It’s just a week and a half before Parliament resumes, and I can barely wait. These past couple of quiet weeks are starting to make me anxious…
Giving me pause was the big Canadian Premiers-American Governors love-in in Washington this past weekend. While this was apparently one big group hug supposed to usher in a new era of cross-border cooperation, I am forced to ask where the federal government is in all of this. I mean, are they not supposed to set our foreign policy and deal with foreign governments on behalf of the provinces? And does this outright encouragement of turning these kinds of matters over to provincial governments not signal a problem in the federation, that this federal government is abdicating their constitutional responsibilities? Yes, relationships between these provinces and states are important, but they are sub-national governments, we cannot forget. It makes me nervous when the federal government starts turning more responsibilities over to provinces because it’s this kind of decentralization that fits in with this government’s ideological hatred of central government (slightly ironic, considering their penchant for governing from the centralized power of the PMO).

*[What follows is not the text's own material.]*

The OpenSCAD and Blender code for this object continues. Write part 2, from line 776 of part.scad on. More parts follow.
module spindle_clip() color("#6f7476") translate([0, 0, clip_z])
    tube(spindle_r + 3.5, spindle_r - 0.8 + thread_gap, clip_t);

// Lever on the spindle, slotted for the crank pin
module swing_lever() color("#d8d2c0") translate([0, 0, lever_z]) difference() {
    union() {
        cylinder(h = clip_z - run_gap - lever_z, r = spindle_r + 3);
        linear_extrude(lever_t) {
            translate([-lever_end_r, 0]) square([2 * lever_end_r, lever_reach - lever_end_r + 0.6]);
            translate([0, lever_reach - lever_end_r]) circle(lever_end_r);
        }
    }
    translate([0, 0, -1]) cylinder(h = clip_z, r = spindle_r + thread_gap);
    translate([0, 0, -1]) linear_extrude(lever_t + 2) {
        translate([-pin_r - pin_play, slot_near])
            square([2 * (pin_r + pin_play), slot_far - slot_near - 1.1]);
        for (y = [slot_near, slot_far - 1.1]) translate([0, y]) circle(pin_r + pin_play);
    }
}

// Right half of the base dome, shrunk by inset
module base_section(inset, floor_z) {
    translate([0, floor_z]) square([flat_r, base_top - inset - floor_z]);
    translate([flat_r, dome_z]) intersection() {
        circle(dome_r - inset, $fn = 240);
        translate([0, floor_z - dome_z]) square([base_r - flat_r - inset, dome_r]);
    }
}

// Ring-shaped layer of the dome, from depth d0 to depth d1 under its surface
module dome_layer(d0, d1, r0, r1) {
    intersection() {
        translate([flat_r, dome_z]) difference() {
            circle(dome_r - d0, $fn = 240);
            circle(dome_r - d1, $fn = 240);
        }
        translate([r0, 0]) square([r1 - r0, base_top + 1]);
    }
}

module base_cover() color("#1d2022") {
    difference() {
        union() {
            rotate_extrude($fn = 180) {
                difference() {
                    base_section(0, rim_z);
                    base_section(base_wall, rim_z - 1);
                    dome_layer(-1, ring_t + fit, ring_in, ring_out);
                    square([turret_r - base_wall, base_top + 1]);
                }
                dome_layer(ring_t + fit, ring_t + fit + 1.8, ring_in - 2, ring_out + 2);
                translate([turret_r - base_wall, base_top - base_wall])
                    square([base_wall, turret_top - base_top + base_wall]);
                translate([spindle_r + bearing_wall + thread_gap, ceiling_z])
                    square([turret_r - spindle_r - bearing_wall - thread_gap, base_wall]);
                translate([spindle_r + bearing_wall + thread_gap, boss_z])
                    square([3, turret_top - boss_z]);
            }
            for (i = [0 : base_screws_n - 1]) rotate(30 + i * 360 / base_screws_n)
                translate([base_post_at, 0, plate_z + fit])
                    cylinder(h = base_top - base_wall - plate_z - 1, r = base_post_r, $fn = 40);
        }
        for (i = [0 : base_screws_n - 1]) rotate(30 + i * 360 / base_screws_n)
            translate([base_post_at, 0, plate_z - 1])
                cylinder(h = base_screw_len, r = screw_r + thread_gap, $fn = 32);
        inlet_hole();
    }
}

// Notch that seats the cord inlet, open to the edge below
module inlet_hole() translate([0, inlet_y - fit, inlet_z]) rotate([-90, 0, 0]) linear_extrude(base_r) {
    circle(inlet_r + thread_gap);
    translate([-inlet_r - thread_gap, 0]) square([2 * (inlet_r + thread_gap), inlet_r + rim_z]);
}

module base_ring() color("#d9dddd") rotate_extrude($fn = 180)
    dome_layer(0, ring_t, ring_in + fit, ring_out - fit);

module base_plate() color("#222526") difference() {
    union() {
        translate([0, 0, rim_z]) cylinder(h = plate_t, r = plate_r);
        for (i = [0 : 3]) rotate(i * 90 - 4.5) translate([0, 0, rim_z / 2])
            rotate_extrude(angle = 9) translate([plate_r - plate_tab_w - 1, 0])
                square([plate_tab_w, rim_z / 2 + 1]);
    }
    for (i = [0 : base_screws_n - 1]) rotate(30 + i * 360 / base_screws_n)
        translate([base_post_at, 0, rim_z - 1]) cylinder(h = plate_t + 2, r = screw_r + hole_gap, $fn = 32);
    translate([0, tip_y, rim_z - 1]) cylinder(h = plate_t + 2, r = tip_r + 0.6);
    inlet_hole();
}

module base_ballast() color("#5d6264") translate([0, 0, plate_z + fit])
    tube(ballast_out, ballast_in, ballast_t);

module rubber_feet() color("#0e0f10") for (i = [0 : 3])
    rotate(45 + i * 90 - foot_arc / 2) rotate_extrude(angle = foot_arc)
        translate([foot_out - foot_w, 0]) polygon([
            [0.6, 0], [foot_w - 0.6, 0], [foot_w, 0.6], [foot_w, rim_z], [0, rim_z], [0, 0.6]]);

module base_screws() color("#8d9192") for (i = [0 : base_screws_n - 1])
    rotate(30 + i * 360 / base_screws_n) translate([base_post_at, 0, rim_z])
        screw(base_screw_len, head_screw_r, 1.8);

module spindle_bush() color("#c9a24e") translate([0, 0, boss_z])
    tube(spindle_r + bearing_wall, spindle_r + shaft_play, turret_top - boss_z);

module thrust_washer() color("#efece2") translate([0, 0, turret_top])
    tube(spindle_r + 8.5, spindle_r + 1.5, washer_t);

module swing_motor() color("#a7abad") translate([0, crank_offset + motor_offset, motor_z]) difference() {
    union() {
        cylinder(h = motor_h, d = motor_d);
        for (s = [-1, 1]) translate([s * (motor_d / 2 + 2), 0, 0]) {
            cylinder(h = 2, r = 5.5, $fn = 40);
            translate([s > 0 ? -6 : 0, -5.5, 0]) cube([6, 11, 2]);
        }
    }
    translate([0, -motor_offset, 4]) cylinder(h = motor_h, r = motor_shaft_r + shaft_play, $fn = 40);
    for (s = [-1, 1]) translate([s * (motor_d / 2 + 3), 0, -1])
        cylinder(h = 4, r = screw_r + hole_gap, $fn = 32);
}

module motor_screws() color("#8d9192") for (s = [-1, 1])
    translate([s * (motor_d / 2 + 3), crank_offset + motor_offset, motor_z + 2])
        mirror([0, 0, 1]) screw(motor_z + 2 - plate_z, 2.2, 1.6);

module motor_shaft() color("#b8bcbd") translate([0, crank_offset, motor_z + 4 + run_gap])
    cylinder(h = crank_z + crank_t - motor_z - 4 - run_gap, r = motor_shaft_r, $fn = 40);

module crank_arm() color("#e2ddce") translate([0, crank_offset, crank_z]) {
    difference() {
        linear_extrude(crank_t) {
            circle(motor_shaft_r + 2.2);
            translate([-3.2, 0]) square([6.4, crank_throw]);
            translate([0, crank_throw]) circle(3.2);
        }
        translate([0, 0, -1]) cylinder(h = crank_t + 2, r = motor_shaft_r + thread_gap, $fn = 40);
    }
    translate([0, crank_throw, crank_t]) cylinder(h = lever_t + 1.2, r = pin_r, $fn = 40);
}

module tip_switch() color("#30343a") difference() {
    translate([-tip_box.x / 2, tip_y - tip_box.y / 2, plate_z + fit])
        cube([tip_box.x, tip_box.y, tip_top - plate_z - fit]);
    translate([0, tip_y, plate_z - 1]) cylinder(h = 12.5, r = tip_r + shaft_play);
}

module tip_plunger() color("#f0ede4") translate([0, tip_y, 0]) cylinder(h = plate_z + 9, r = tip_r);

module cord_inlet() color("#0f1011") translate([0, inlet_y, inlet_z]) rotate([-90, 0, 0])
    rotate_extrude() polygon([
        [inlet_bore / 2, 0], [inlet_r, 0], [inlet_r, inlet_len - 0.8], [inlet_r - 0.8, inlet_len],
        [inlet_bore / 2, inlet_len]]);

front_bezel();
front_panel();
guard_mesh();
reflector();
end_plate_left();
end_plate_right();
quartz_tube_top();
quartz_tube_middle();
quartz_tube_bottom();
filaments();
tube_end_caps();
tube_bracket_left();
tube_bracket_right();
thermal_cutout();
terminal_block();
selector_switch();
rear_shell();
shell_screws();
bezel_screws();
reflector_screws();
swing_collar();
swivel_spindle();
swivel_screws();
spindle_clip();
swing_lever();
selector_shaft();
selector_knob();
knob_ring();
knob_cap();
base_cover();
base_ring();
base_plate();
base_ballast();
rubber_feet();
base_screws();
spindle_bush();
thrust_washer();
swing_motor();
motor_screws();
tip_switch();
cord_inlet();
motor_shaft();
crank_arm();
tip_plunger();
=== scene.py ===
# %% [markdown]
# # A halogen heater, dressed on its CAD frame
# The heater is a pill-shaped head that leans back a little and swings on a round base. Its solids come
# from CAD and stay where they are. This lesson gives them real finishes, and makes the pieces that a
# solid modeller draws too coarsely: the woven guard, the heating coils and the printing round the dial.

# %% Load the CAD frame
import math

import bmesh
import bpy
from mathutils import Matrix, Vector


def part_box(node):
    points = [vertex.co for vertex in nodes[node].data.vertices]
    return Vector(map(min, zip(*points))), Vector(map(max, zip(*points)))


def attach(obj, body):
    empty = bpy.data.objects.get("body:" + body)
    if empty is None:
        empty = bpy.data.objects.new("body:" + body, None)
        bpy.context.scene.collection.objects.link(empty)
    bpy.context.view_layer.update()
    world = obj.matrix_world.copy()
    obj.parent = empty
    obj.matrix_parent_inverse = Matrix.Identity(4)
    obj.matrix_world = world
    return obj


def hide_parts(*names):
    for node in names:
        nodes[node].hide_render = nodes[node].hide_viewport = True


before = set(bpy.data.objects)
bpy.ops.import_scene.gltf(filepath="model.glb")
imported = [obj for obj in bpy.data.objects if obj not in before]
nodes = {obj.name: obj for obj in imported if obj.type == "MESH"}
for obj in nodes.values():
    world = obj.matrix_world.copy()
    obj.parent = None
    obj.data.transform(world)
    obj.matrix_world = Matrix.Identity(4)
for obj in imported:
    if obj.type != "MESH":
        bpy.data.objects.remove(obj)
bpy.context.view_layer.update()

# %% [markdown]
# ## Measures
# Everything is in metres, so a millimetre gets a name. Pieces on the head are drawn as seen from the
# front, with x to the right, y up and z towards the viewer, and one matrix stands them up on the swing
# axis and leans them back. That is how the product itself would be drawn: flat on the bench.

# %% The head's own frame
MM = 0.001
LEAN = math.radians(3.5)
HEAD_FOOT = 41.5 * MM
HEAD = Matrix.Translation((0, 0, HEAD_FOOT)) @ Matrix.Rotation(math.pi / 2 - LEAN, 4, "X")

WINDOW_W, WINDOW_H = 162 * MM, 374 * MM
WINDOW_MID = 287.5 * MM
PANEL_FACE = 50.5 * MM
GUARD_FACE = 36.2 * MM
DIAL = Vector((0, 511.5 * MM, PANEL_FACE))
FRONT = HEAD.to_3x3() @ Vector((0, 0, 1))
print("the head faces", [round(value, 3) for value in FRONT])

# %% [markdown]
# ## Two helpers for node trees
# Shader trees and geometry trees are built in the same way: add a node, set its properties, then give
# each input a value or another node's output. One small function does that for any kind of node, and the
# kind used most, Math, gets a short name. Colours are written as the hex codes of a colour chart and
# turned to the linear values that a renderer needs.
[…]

With more attention being paid to public sector pensions and the likelihood that the government may start to raid them in an empty gesture at balancing the books, the pensions of several of those original Reform Party MPs – who rode into office on a populist wave of outrage at the fat cats in Ottawa – are set to mature into very handsome benefits. Not that I necessarily begrudge them – public service is a thankless job and the stress of it is probably taking years off their lives, so they do deserve some recompense. Nevertheless, it is amusing to remind ourselves of the high-mindedness of those early Reform MPs who sought to clean up Ottawa (though their real lasting legacy is the era of nastiness they left us with).
Oh, look – women’s equality in Canada has stalled or regressed since Harper came to power. But hey, he’s going to push for maternal and child health in the developing world as his commitment to the rights of women.
Picking up on comments made by Lucien Bouchard, Michael Ignatieff writes an open letter to Quebec to encourage them to engage with his party’s dream of a more just, innovative and energy-efficient Canada.
Up today – After holding a roundtable in Mississauga on Friday, Michael Ignatieff is holding another one on the future of rural and urban Atlantic Canada in Moncton today.